_TASK DESCRIPTION_. In the data below, find each line containing the string "axes" and return it.

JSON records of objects
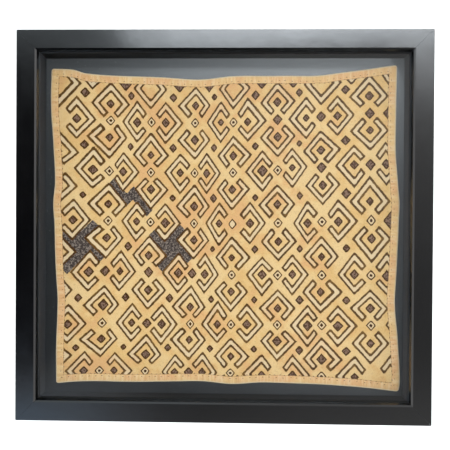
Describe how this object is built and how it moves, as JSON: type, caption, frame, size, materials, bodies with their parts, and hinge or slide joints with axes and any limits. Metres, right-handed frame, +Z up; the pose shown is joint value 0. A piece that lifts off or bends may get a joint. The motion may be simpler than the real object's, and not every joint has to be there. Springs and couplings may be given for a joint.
{
  "type": "kuba raffia cloth in a black shadow-box frame",
  "caption": "Cut-pile raffia cloth of interlaced lozenges, hemmed and sewn to a black board in a deep glazed black frame, for hanging on a wall.",
  "frame": {"origin": "centre of the mount board's back, level with the rails' backs, where the frame meets the wall", "axes": "+X along the frame's width, +Y into the wall, so the glazed front faces -Y, +Z up"},
  "size_m": [0.711, 0.046, 0.671],
  "materials": {
    "black_lacquer": "wood moulding lacquered satin black",
    "black_spacer": "matt black spacer strip",
    "glazing": "clear flat glass",
    "black_board": "matt black mount board",
    "raffia": "cut-pile and embroidered raffia, gold, cream and dark brown"
  },
  "bodies": {
    "root": {"rail_bottom": "black_lacquer", "rail_left": "black_lacquer", "rail_top": "black_lacquer", "rail_right": "black_lacquer", "spacer_bottom": "black_spacer", "spacer_left": "black_spacer", "spacer_top": "black_spacer", "spacer_right": "black_spacer", "glazing_pane": "glazing", "mount_board": "black_board", "kuba_cloth": "raffia"}
  },
  "joints": []
}
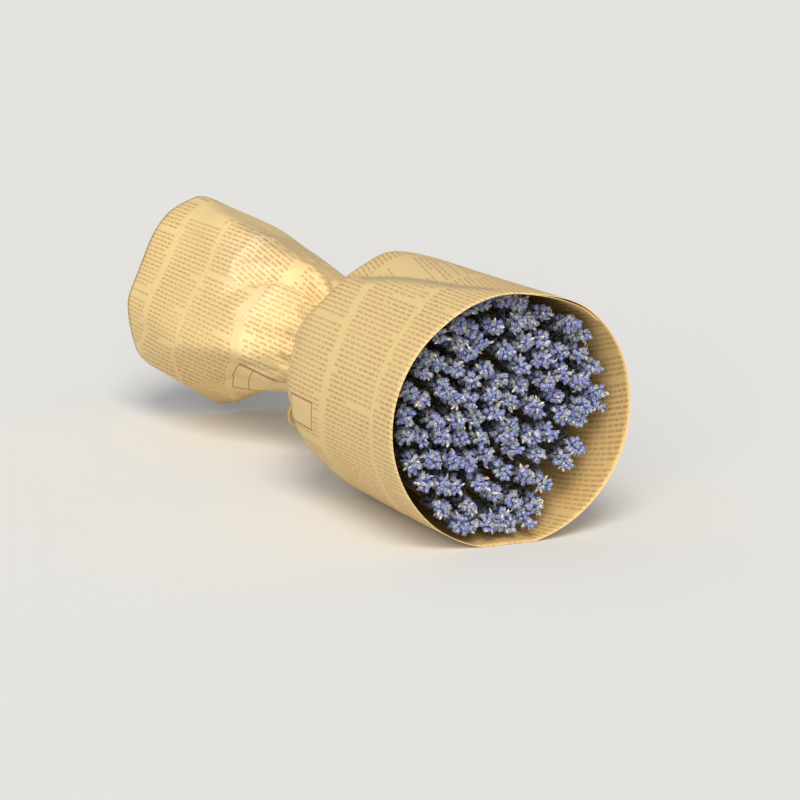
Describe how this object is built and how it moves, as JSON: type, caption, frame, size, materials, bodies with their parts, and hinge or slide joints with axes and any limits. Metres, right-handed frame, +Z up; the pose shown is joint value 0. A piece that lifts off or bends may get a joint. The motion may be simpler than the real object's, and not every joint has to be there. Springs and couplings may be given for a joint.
{
  "type": "dried lavender bunch",
  "caption": "Dried lavender bunch lying on its side in a printed kraft paper sleeve, gathered and tied at a waist, with flower heads in the open mouth.",
  "frame": {"origin": "middle of the bounding box's base, on the surface the bunch lies on", "axes": "+X along the bunch towards the flower heads and the open mouth, +Z up"},
  "size_m": [0.433, 0.1504, 0.1488],
  "materials": {
    "paper": "kraft paper with brown print on both faces, matt",
    "stems": "dry stems, matt",
    "twine": "natural plant fibre, matt",
    "flowers": "dried blue-violet flower calyxes, matt"
  },
  "bodies": {
    "root": {"paper_wrap": "paper", "stems_front": "stems", "stems_rear": "stems", "twine_tie": "twine", "flower_heads_01": "flowers", "flower_heads_02": "flowers", "flower_heads_03": "flowers", "flower_heads_04": "flowers", "flower_heads_05": "flowers", "flower_heads_06": "flowers", "flower_heads_07": "flowers", "flower_heads_08": "flowers", "flower_heads_09": "flowers", "flower_heads_10": "flowers", "flower_heads_11": "flowers", "flower_heads_12": "flowers", "flower_heads_13": "flowers", "flower_heads_14": "flowers", "flower_heads_15": "flowers", "flower_heads_16": "flowers", "flower_heads_17": "flowers", "flower_heads_18": "flowers", "flower_heads_19": "flowers", "flower_heads_20": "flowers", "flower_heads_21": "flowers", "flower_heads_22": "flowers", "flower_heads_23": "flowers", "flower_heads_24": "flowers", "flower_heads_25": "flowers", "flower_heads_26": "flowers", "flower_heads_27": "flowers", "flower_heads_28": "flowers", "flower_heads_29": "flowers", "flower_heads_30": "flowers", "flower_heads_31": "flowers", "flower_heads_32": "flowers", "flower_heads_33": "flowers", "flower_heads_34": "flowers", "flower_heads_35": "flowers", "flower_heads_36": "flowers", "flower_heads_37": "flowers", "flower_heads_38": "flowers", "flower_heads_39": "flowers", "flower_heads_40": "flowers", "flower_heads_41": "flowers", "flower_heads_42": "flowers", "flower_heads_43": "flowers", "flower_heads_44": "flowers", "flower_heads_45": "flowers", "flower_heads_46": "flowers"}
  },
  "joints": []
}
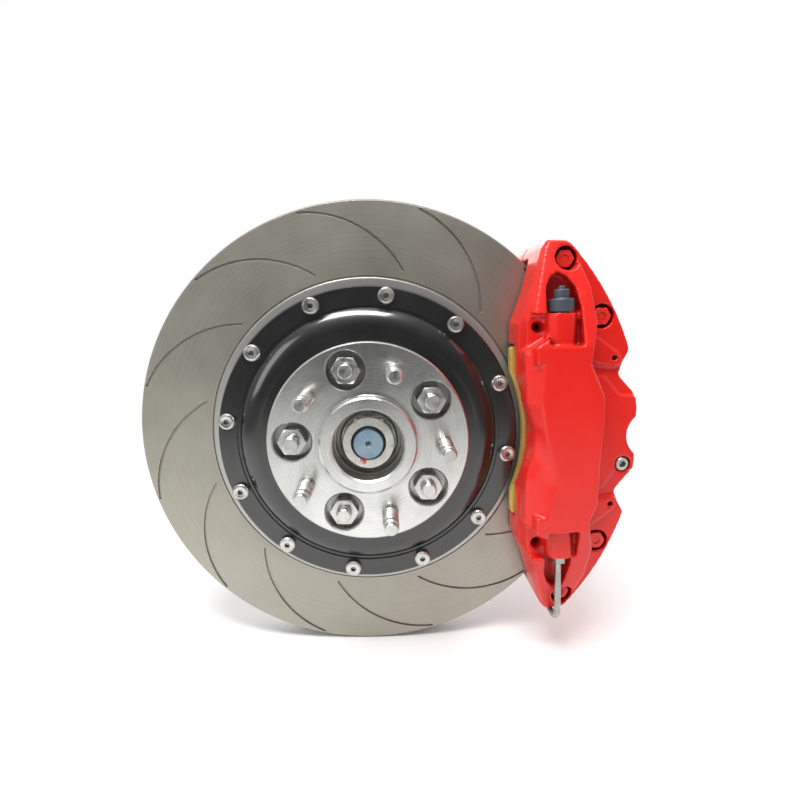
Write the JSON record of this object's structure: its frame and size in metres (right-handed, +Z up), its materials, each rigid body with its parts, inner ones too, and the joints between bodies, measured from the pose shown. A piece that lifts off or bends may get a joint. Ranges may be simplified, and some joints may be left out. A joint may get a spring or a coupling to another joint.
{
  "type": "brake caliper with disc",
  "caption": "Vented slotted brake disc on a black bolt-on hat and hub with a wheel spacer, gripped by a red fixed multi-piston caliper on its bracket.",
  "frame": {"origin": "centre of the wheel stud circle, on the outboard face of the wheel spacer where the wheel seats", "axes": "-Y outboard along the wheel axis, +X forward to the caliper, +Z up"},
  "size_m": [0.3838, 0.1566, 0.362],
  "materials": {
    "disc_iron": "satin",
    "hat_black": "satin",
    "plated_steel": "satin",
    "spacer_aluminium": "turned",
    "hub_steel": "satin",
    "bearing_steel": "polished",
    "seal_rubber": "matte",
    "bracket_aluminium": "satin",
    "caliper_red": "gloss",
    "bolt_red": "gloss",
    "pipe_steel": "satin",
    "cap_rubber": "matte",
    "pad_plate_yellow": "satin",
    "pad_friction": "matte",
    "shim_steel": "satin",
    "piston_aluminium": "satin",
    "spring_steel": "satin"
  },
  "bodies": {
    "caliper": {"bearing_housing": "hub_steel", "bearing_balls": "bearing_steel", "bearing_seal": "seal_rubber", "bearing_cap": "shim_steel", "caliper_bracket": "bracket_aluminium", "bracket_screws": "plated_steel", "bracket_bolts": "plated_steel", "bracket_washers": "plated_steel", "caliper_outer_half": "caliper_red", "caliper_inner_half": "caliper_red", "bridge_bolts": "bolt_red", "pad_pins": "plated_steel", "pin_clips": "spring_steel", "pad_spring": "spring_steel", "centre_stay": "plated_steel", "stay_screw": "plated_steel", "crossover_pipe": "pipe_steel", "pipe_nuts": "pipe_steel", "piston_seals": "seal_rubber", "dust_boots": "seal_rubber"},
    "rotor": {"brake_disc": "disc_iron", "disc_hat": "hat_black", "disc_bolts": "plated_steel", "disc_bolt_nuts": "plated_steel", "wheel_hub": "hub_steel", "hub_studs": "plated_steel", "hub_stud_nuts": "plated_steel", "wheel_spacer": "spacer_aluminium", "wheel_studs": "plated_steel", "axle_stub": "plated_steel", "axle_nut": "plated_steel", "bearing_inner_race": "bearing_steel"},
    "outer_pad": {"outer_pad_plate": "pad_plate_yellow", "outer_pad_lining": "pad_friction", "outer_pad_shim": "shim_steel"},
    "outer_piston_1": {"outer_piston_1": "piston_aluminium"},
    "outer_piston_2": {"outer_piston_2": "piston_aluminium"},
    "outer_piston_3": {"outer_piston_3": "piston_aluminium"},
    "inner_pad": {"inner_pad_plate": "pad_plate_yellow", "inner_pad_lining": "pad_friction", "inner_pad_shim": "shim_steel"},
    "inner_piston_1": {"inner_piston_1": "piston_aluminium"},
    "inner_piston_2": {"inner_piston_2": "piston_aluminium"},
    "inner_piston_3": {"inner_piston_3": "piston_aluminium"},
    "outer_bleed_screw": {"outer_bleed_screw": "plated_steel"},
    "outer_bleed_cap": {"outer_bleed_cap": "cap_rubber"},
    "inner_bleed_screw": {"inner_bleed_screw": "plated_steel"},
    "inner_bleed_cap": {"inner_bleed_cap": "cap_rubber"}
  },
  "joints": [
    {"name": "hub_spin", "type": "hinge", "parent": "caliper", "child": "rotor", "pos_m": [0, 0, 0], "axis": [0, -1, 0], "continuous": true},
    {"name": "outer_pad_slide", "type": "slide", "parent": "caliper", "child": "outer_pad", "axis": [0, 1, 0], "range_m": [-0.0015, 0.0004]},
    {"name": "outer_piston_1_slide", "type": "slide", "parent": "caliper", "child": "outer_piston_1", "axis": [0, 1, 0], "range_m": [-0.0015, 0.0004]},
    {"name": "outer_piston_2_slide", "type": "slide", "parent": "caliper", "child": "outer_piston_2", "axis": [0, 1, 0], "range_m": [-0.0015, 0.0004]},
    {"name": "outer_piston_3_slide", "type": "slide", "parent": "caliper", "child": "outer_piston_3", "axis": [0, 1, 0], "range_m": [-0.0015, 0.0004]},
    {"name": "inner_pad_slide", "type": "slide", "parent": "caliper", "child": "inner_pad", "axis": [0, -1, 0], "range_m": [-0.0015, 0.0004]},
    {"name": "inner_piston_1_slide", "type": "slide", "parent": "caliper", "child": "inner_piston_1", "axis": [0, -1, 0], "range_m": [-0.0015, 0.0004]},
    {"name": "inner_piston_2_slide", "type": "slide", "parent": "caliper", "child": "inner_piston_2", "axis": [0, -1, 0], "range_m": [-0.0015, 0.0004]},
    {"name": "inner_piston_3_slide", "type": "slide", "parent": "caliper", "child": "inner_piston_3", "axis": [0, -1, 0], "range_m": [-0.0015, 0.0004]},
    {"name": "outer_bleed_screw_turn", "type": "hinge", "parent": "caliper", "child": "outer_bleed_screw", "pos_m": [0.13606, -0.012, 0.09752], "axis": [-0.0471, 0, 0.9989], "range_deg": [0, 180]},
    {"name": "outer_bleed_cap_pull", "type": "slide", "parent": "outer_bleed_screw", "child": "outer_bleed_cap", "axis": [-0.0471, 0, 0.9989], "range_m": [0, 0.008]},
    {"name": "inner_bleed_screw_turn", "type": "hinge", "parent": "caliper", "child": "inner_bleed_screw", "pos_m": [0.13606, 0.106, 0.09752], "axis": [-0.0471, 0, 0.9989], "range_deg": [0, 180]},
    {"name": "inner_bleed_cap_pull", "type": "slide", "parent": "inner_bleed_screw", "child": "inner_bleed_cap", "axis": [-0.0471, 0, 0.9989], "range_m": [0, 0.008]}
  ],
  "couplings": [
    {"joint": "outer_piston_1_slide", "follows": "outer_pad_slide", "ratio": 1},
    {"joint": "outer_piston_2_slide", "follows": "outer_pad_slide", "ratio": 1},
    {"joint": "outer_piston_3_slide", "follows": "outer_pad_slide", "ratio": 1},
    {"joint": "inner_pad_slide", "follows": "outer_pad_slide", "ratio": 1},
    {"joint": "inner_piston_1_slide", "follows": "outer_pad_slide", "ratio": 1},
    {"joint": "inner_piston_2_slide", "follows": "outer_pad_slide", "ratio": 1},
    {"joint": "inner_piston_3_slide", "follows": "outer_pad_slide", "ratio": 1}
  ]
}
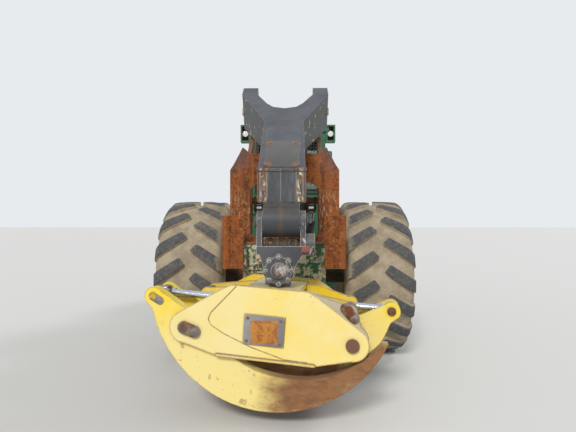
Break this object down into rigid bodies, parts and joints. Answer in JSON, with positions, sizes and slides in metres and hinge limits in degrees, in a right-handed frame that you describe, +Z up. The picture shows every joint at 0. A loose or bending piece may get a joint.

_RESULT OF THIS EXERCISE_.
Describe how this object is built and how it moves, as JSON: type, caption, frame, size, materials, bodies with their parts, and hinge or slide joints with axes and any limits. Metres, right-handed frame, +Z up; the pose shown is joint value 0. A piece that lifts off or bends may get a joint. The motion may be simpler than the real object's, and not every joint has to be there. Springs and couplings may be given for a joint.
  "frame": {"origin": "centre of the mount board's back, level with the rails' backs, where the frame meets the wall", "axes": "+X along the frame's width, +Y into the wall, so the glazed front faces -Y, +Z up"},
Describe how this object is built and how it moves, as JSON: type, caption, frame, size, materials, bodies with their parts, and hinge or slide joints with axes and any limits. Metres, right-handed frame, +Z up; the pose shown is joint value 0. A piece that lifts off or bends may get a joint. The motion may be simpler than the real object's, and not every joint has to be there. Springs and couplings may be given for a joint.
  "frame": {"origin": "middle of the bounding box's base, on the surface the bunch lies on", "axes": "+X along the bunch towards the flower heads and the open mouth, +Z up"},
  "frame": {"origin": "centre of the wheel stud circle, on the outboard face of the wheel spacer where the wheel seats", "axes": "-Y outboard along the wheel axis, +X forward to the caliper, +Z up"},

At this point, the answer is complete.